As Australia's top competition policy and law academic, Caron is a member of several global advisory boards and receives regular invitations to speak at the OECD, United Nations and ASEAN.
In 2019, she was appointed as a lay member of the Australian Competition Tribunal, the body that reviews key decisions by the Australian Competition and Consumer Commission.
As a school leader, Caron is known for uniting academic and professional staff and launching initiatives like the Competition Law and Economics Network – an interdisciplinary centre convening experts from law, economics and business disciplines and cultivating relationships with industry.
Caron says the overriding sense of purpose that runs through both tracks is the importance of engagement.
"I see academics as being in a unique position to bring together stakeholders with different voices and different interests, which are sometimes conflicting," she says.
Diversity and digital learning
One of Caron's biggest achievements at Melbourne Law School was leading the development of a world-first suite of online master's courses, the Global Competition and Consumer Law program.
"It was the Law School's first online master's program, and the first in the world to be synchronous – which means it involves real-time, live interactions between academics and students," she says.
"I learned a lot from the experience of developing that program, especially the value in building high-performing teams that bring a diversity of perspectives and experience.

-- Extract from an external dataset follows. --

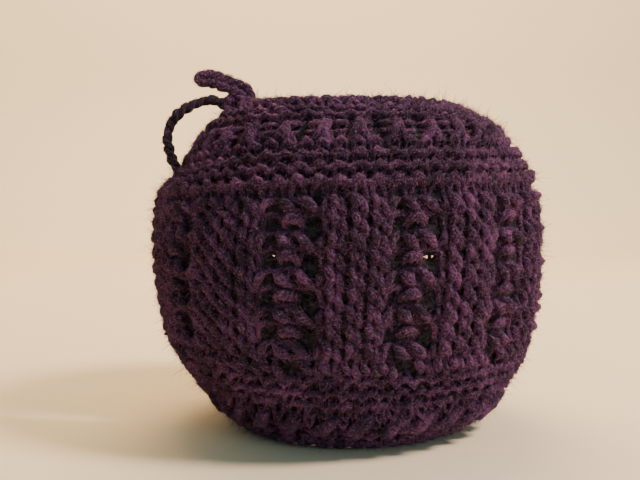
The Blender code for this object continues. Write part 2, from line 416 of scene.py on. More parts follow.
# %% [markdown]
# ## One loop
# A knitted loop comes up from the row below, opens, arches over and goes down again. Seen flat it is a sine
# wave with a second wave that pinches its neck. A knit stitch's legs lie in front and its head and feet
# behind, and a purl stitch is the other way round. One formula with a few numbers for each stitch makes most
# of the chart, so that a change to the knitting is a change to a number.

# %% Kinds of stitches
LOOP_RISE = 0.85
PURL_RISE = 1.22
RIB_RISE = 0.64
RIB_STAND = 1.05
DEPTH = 1.75
RIB, LACE_LEFT, LACE_CENTRE, LACE_RIGHT = 0, 1, 2, 3
STITCH_REPEAT, FIRST_REPEAT_END = 6, 7
PURL_KINDS = ("purl", "edge", "pairs")


def lace_place(stitch):
    """Which wale of the six-stitch repeat a stitch is on. The first repeat is one stitch short."""
    place = (stitch + (2 if stitch < FIRST_REPEAT_END else 1)) % STITCH_REPEAT
    return {5: LACE_LEFT, 0: LACE_CENTRE, 1: LACE_RIGHT}.get(place, RIB)


def is_eyelet_row(row):
    return row["kind"] == "lace" and row["number"] % 2 == 0


def signs_of(row):
    """For each stitch +1 where it is knit and -1 where it is purl, seen from outside."""
    purl_wales = row["kind"] == "lace" and not is_eyelet_row(row)
    return np.array([-1.0 if row["kind"] in PURL_KINDS or (purl_wales and lace_place(i) != RIB) else 1.0
                     for i in range(row["stitches"])])


print("lace wales:", [lace_place(i) for i in range(12)])


# %% Stitch numbers for a row
PLAIN_LOOP = {
    # how far the head leans right, how much narrower the neck is, how far the legs draw together
    "lean": 0.0, "pinch": 0.15, "close": 0.0,
    # left leg higher, in rows; legs dragged left at their tops; left leg in front, in depths
    "skew": 0.0, "slant": 0.0, "roll": 0.0,
    # shorter legs for a smaller number; head and foot aslant, up to the right, in rows
    "short": 0.75, "tilt": 0.0,
    # how far foot and head reach from the row's line, in rows
    "foot": LOOP_RISE, "head": LOOP_RISE,
    # how far they and the legs stand out of the cloth's middle, in depths
    "out_foot": 0.0, "out_leg": 0.0, "out_head": 0.0,
}


def plain_stitches(row):
    """Numbers for plain loops, one value for each stitch, and each stitch's left edge."""
    count = row["stitches"]
    numbers = {name: np.full(count, value) for name, value in PLAIN_LOOP.items()}
    numbers["left"] = np.arange(count, dtype=float)
    return numbers


def give(numbers, where=slice(None), **values):
    """Change some of the numbers, for every stitch or for the ones named."""
    for name, value in values.items():
        numbers[name][where] = value


def stitches_of(index):
    row = ROWS[index]
    own = following = signs_of(row)
    if index + 1 < len(ROWS):
        after = signs_of(ROWS[index + 1])
        following = after[((np.arange(len(own)) + 0.5) / len(own) * len(after)).astype(int)]
    numbers = plain_stitches(row)
    give(numbers, out_foot=-own, out_leg=(own + following) / 2.0, out_head=-following)
    return numbers


def is_veil(row):
    """The first and the last lace row join the lace to the bands, and have no yarn overs."""
    return row["kind"] == "lace" and row["number"] in (0, LACE_ROWS - 1)


def is_purl(index):
    return ROWS[index]["kind"] in PURL_KINDS


# %% [markdown]
# ## Lace stitches
# Lace can't come from the even formula. In the lower row of each pair three loops are gathered: the right one
# is passed over the others, so its legs lie in front as fat slanting strokes. In the upper row the yarn only
# goes over the needle on each side of the gathered loop, thin and deep, and that leaves holes. Each stitch is
# a short table of places that the yarn passes, from its left foot to its right foot.

# %% Routes of the lace stitches
def arched(left, top):
    """A route whose right half mirrors its left half."""
    return (*left, top, *((-along, up, out) for along, up, out in reversed(left)))


GATHERED_LEFT = (
    # along in stitches from the stitch's centre, up in rows, out in depths
    (-0.5, -0.6, -0.4), (-0.52, -0.35, 0.4), (-0.4, -0.02, 0.7), (-0.2, 0.25, 0.1), (0.2, 0.3, -1.0),
    (0.75, 0.3, -1.2), (1.0, 0.2, -1.1), (0.75, 0.0, -0.8), (0.55, -0.25, -0.7), (0.5, -0.6, -0.8))
GATHERED_CENTRE = arched(
    ((-0.5, -0.62, -0.7), (-0.36, -0.42, -0.5), (-0.3, -0.1, -0.5), (-0.2, 0.22, -0.6)),
    (0.0, 0.38, -0.7))
PASSED_OVER = (
    (-0.5, -0.6, -0.9), (-0.85, -0.52, -0.8), (-1.08, -0.4, 0.2), (-1.26, -0.24, 0.9), (-1.45, -0.05, 1.2),
    (-1.64, 0.14, 1.0), (-1.74, 0.32, 0.0), (-1.36, 0.42, -1.0), (-0.82, 0.36, 0.0), (-0.66, 0.16, 1.0),
    (-0.45, -0.05, 1.2), (-0.26, -0.24, 0.9), (-0.08, -0.42, 0.0), (0.08, -0.44, -0.7), (0.22, -0.26, 0.3),
    (0.28, 0.0, 0.9), (0.32, 0.22, 0.4), (0.42, 0.16, -0.8), (0.5, -0.6, -0.7))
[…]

"In our team, we of course had the academics as subject matter experts, but we also had online learning designers, educational technologists – I didn't even know those existed before then – creative producers and student advisors.
"It was that combination of skills and experience working together that I believe assured the success of the program."
For Caron, taking a lead role on the project meant challenging herself when it came to adopting new technology.
"When I embarked on the project, I had no appreciation of what it involved, let alone experience of teaching online – and it's not as if I'm particularly technologically savvy. My children are better at PowerPoint than I am," she says.
"The fact that I was prepared personally to take that step well out of my comfort zone meant my colleagues were prepared to step up with me."
Caron has since embraced digital in more ways than one – she is also the host of Competition Lore, a podcast designed to make the latest academic thinking on topics like big data, algorithms and platform business models accessible to a broad audience.
Guests on the podcast have included Matt Perault, former head of global policy development at Facebook, Google chief economist Hal Varian, former Microsoft principal researcher Glen Weyl as well as academics from MIT, Yale and Oxford.
'Don't sweat the small stuff'
Prior to her role as an academic, Caron was a practising lawyer who cut her teeth as a barrister working on one of Australia's most famous cases, the Stolen Generations case.
"My first cross-examination was in fact in the Alice Springs Magistrates Court – quite a baptism of fire," she says.
After a decade in practice, Caron was drawn to academia as a way to broaden her perspective with challenges beyond those presented by the next case file.
That decision led to her becoming not just an integral part of the Law School, but the University of Melbourne more widely. Caron has been an active member of more than a dozen university committees and continues to serve as Deputy Chair of the MSPACE Academic Programs Committee.
Throughout her career, Caron's mix of practical and academic experience has helped her keep things in perspective – as has her family.
"I don't sweat the small stuff – my children beat that out of me a long time ago – and I love to laugh. Generally when I'm laughing the loudest, it will be at myself," she says.
"To my son's great disappointment, I can't balance on a bicycle and I will not follow him down a black run – but I am determined to run the Boston Marathon before I turn 50."